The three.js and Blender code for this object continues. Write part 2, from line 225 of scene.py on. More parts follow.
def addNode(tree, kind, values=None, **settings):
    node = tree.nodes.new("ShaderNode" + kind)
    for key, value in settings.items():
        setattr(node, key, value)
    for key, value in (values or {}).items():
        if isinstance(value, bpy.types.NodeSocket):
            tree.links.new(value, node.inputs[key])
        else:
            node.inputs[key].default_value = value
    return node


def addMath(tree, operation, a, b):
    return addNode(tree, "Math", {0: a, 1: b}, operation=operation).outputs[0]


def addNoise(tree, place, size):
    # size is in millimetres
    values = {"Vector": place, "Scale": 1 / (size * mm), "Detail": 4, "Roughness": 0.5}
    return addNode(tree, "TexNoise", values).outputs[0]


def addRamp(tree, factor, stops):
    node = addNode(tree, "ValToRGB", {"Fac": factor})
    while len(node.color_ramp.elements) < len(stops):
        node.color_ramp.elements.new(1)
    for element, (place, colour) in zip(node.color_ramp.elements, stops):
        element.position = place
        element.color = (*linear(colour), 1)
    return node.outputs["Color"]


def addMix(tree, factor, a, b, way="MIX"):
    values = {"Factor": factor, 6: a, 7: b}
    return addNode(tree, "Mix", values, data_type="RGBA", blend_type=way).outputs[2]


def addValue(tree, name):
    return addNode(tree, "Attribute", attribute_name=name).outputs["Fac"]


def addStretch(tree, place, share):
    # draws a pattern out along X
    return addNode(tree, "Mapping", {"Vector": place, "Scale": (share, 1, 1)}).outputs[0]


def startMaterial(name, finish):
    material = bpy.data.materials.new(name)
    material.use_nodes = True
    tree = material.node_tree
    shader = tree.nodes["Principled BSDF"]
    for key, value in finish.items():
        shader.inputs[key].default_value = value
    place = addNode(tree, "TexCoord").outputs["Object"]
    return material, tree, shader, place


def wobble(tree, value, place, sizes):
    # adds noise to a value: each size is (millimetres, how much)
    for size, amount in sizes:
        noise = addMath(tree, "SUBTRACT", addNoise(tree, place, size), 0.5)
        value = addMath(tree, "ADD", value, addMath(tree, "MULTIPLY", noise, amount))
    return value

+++

Repeat the preceding lines exactly, please, every one of them.

The three.js and Blender code for this object continues. Write part 2, from line 225 of scene.py on. More parts follow.
def addNode(tree, kind, values=None, **settings):
    node = tree.nodes.new("ShaderNode" + kind)
    for key, value in settings.items():
        setattr(node, key, value)
    for key, value in (values or {}).items():
        if isinstance(value, bpy.types.NodeSocket):
            tree.links.new(value, node.inputs[key])
        else:
            node.inputs[key].default_value = value
    return node


def addMath(tree, operation, a, b):
    return addNode(tree, "Math", {0: a, 1: b}, operation=operation).outputs[0]


def addNoise(tree, place, size):
    # size is in millimetres
    values = {"Vector": place, "Scale": 1 / (size * mm), "Detail": 4, "Roughness": 0.5}
    return addNode(tree, "TexNoise", values).outputs[0]


def addRamp(tree, factor, stops):
    node = addNode(tree, "ValToRGB", {"Fac": factor})
    while len(node.color_ramp.elements) < len(stops):
        node.color_ramp.elements.new(1)
    for element, (place, colour) in zip(node.color_ramp.elements, stops):
        element.position = place
        element.color = (*linear(colour), 1)
    return node.outputs["Color"]


def addMix(tree, factor, a, b, way="MIX"):
    values = {"Factor": factor, 6: a, 7: b}
    return addNode(tree, "Mix", values, data_type="RGBA", blend_type=way).outputs[2]


def addValue(tree, name):
    return addNode(tree, "Attribute", attribute_name=name).outputs["Fac"]


def addStretch(tree, place, share):
    # draws a pattern out along X
    return addNode(tree, "Mapping", {"Vector": place, "Scale": (share, 1, 1)}).outputs[0]


def startMaterial(name, finish):
    material = bpy.data.materials.new(name)
    material.use_nodes = True
    tree = material.node_tree
    shader = tree.nodes["Principled BSDF"]
    for key, value in finish.items():
        shader.inputs[key].default_value = value
    place = addNode(tree, "TexCoord").outputs["Object"]
    return material, tree, shader, place


def wobble(tree, value, place, sizes):
    # adds noise to a value: each size is (millimetres, how much)
    for size, amount in sizes:
        noise = addMath(tree, "SUBTRACT", addNoise(tree, place, size), 0.5)
        value = addMath(tree, "ADD", value, addMath(tree, "MULTIPLY", noise, amount))
    return value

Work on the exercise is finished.